Nevertheless the government continues to offer rebates and pump in money for roads and rails to boost private investments. Ten lakh crore is the latest budget figure for building infrastructure. Meanwhile data reveal that the private players have slowed down in capital investment long back. Whatever job creation and other benefits that society was expected to get via trickle down effect is not happening. We saw the finance minister lamenting about this last year.

But the same government is cutting down expenses in social welfare programs. NREGA lost one third of its earlier allotment in the latest budget. Free food distribution too was drastically cut down. Less expense for education and health – considering the inflation impact. Government proudly brags that they won’t do debt financing and swears on fiscal conservatism. A curious situation where hundreds of crores of rupees offered as subsidy to the business class and money spent to attract private capital is considered nation building and any aid for the poor is charity and only to be spent as a last resort. Neoliberalism is in action with its full pomp and arrogance.
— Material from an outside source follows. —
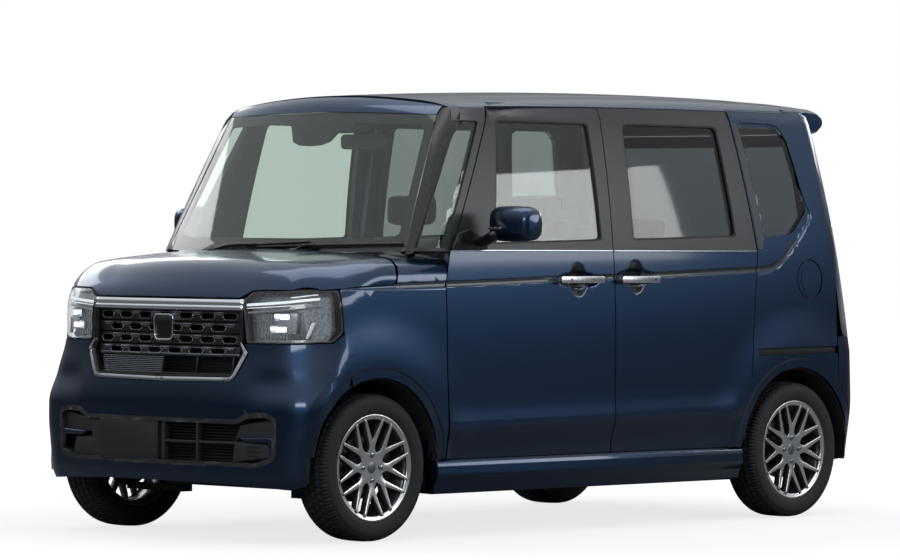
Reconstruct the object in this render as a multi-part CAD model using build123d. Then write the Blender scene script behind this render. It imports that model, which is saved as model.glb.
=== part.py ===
from build123d import *
import os
from math import cos, sin, radians

# Tall front-engined kei car. Millimetres. +X forward, +Y to the car's left,
# +Z up, origin on the ground at mid length.

# ---------------------------------------------------------------- overall
LENGTH = 3395.0
WIDTH = 1475.0
HEIGHT = 1760.0
WHEELBASE = 2520.0
FRONT_AXLE_X = 1242.5
REAR_AXLE_X = FRONT_AXLE_X - WHEELBASE
NOSE_X = LENGTH / 2
TAIL_X = -LENGTH / 2
HALF_WIDTH = WIDTH / 2

# ---------------------------------------------------------------- running gear
TYRE_WIDTH = 165.0
TYRE_RADIUS = 281.25
BEAD_RADIUS = 197.0
RIM_RADIUS = BEAD_RADIUS - 0.3
RIM_LIP = 10.0
WHEEL_Y = 647.5
WHEEL_Z = TYRE_RADIUS
HUB_RADIUS = 62.0
SPOKES = 8
SPOKE_WIDTH = 17.0
SPOKE_DEPTH = 24.0
SPOKE_FACE_Y = 716.0
FORK_RADIUS = 100.0
DISC_RADIUS = 122.0
DISC_THICKNESS = 12.0
DISC_Y = 640.0
KINGPIN_Y = 600.0
NECK_INNER_Y = 522.0
NECK_OUTER_Y = 546.0
STRUT_FOOT_Z = 588.0
STRUT_RADIUS = 42.0
RAIL_INNER_Y, RAIL_OUTER_Y = 300.0, 360.0
RAIL_Z, RAIL_TOP_Z = 246.0, 328.0
RAIL_BACK_X = 806.0
BEAM_X = 1560.0
SEAT_GAP = 0.3

# ---------------------------------------------------------------- body shell
GAP = 5.0                  # shut line round every moving panel
ARCH_RADIUS = 343.0
SILL_Z = 168.0
SILL_TOP_Z = 295.0
BELT_Z = 1110.0
ROOF_EDGE_Z = 1695.0
ROOF_CREST_X = -800.0
ROOF_SWEEP = 27000.0       # radius of the roof line in side view
ROOF_CROWN = 40.0
SKIN = 12.0                # wings and bumpers
ROOF_THICKNESS = 35.0
DOOR_THICKNESS = 85.0
FRAME_THICKNESS = 45.0
FRAME_INNER_Y = 565.0
ROOF_STEP = 245.0          # between the roof line's stations
CROWN_RISE = 2.0           # the section stands this far over the roof line, which trims it
HINGE_ROOM = 6.0
POST_THICKNESS = 40.0
SILL_THICKNESS = DOOR_THICKNESS + SEAT_GAP + POST_THICKNESS
SIDE_THICKNESS = 75.0
BONNET_THICKNESS = 25.0
GATE_THICKNESS = 60.0
GLASS_INSET = 4.0
GLASS_THICKNESS = 5.0
GLASS_CLEARANCE = 0.3
SCREEN_RAKE = 0.534        # screen moves back this much per unit of height
TAIL_RAKE = 0.18
SCREEN_FOOT_Z = 1097.0
TAIL_FOOT_Z = 690.0
DOOR_FRONT_X = 857.0
DOOR_SPLIT_X = -120.0
COWL_Z = 1090.0
FLOOR_Z = 215.0
FLOOR_THICKNESS = 30.0
LOAD_FLOOR_Z = 440.0
FAR = 900.0                # half width of a cutting tool that spans the car


def face_of(edges):
    """Face bounded by a closed run of edges."""
    return make_face(Wire(edges)).face()


def edges_of(points):
    """Edges through the points; a point marked "via" is the middle of an arc."""
    edges, start, via = [], points[0], None
    for point in points[1:] + points[:1]:
        if len(point) == 3:
            via = point[:2]
            continue
        if via is None:
            edges.append(Edge.make_line((*start, 0), (*point, 0)))
        else:
            edges.append(Edge.make_three_point_arc((*start, 0), (*via, 0), (*point, 0)))
        start, via = point, None
    return edges


def side_prism(points, low_y=-FAR, high_y=FAR):
    """Prism along Y from an outline given as (x, z)."""
    plane = Plane(origin=(0, low_y, 0), x_dir=(1, 0, 0), z_dir=(0, -1, 0))
    return Solid.extrude(plane * face_of(edges_of(points)), Vector(0, high_y - low_y, 0))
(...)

As the crash in Adani shares continues, the hue and cry is not about investigating Adani but about rebuilding investor confidence which means preventing the investors loss in Adani stocks. Why should the government spend a dime or move a finger? Those who invested in those shares had conveniently overlooked the track record of those companies. It’s the old trick of turning to the government when everything comes crashing. Rebuilding investors’ confidence really means resurrecting Adani.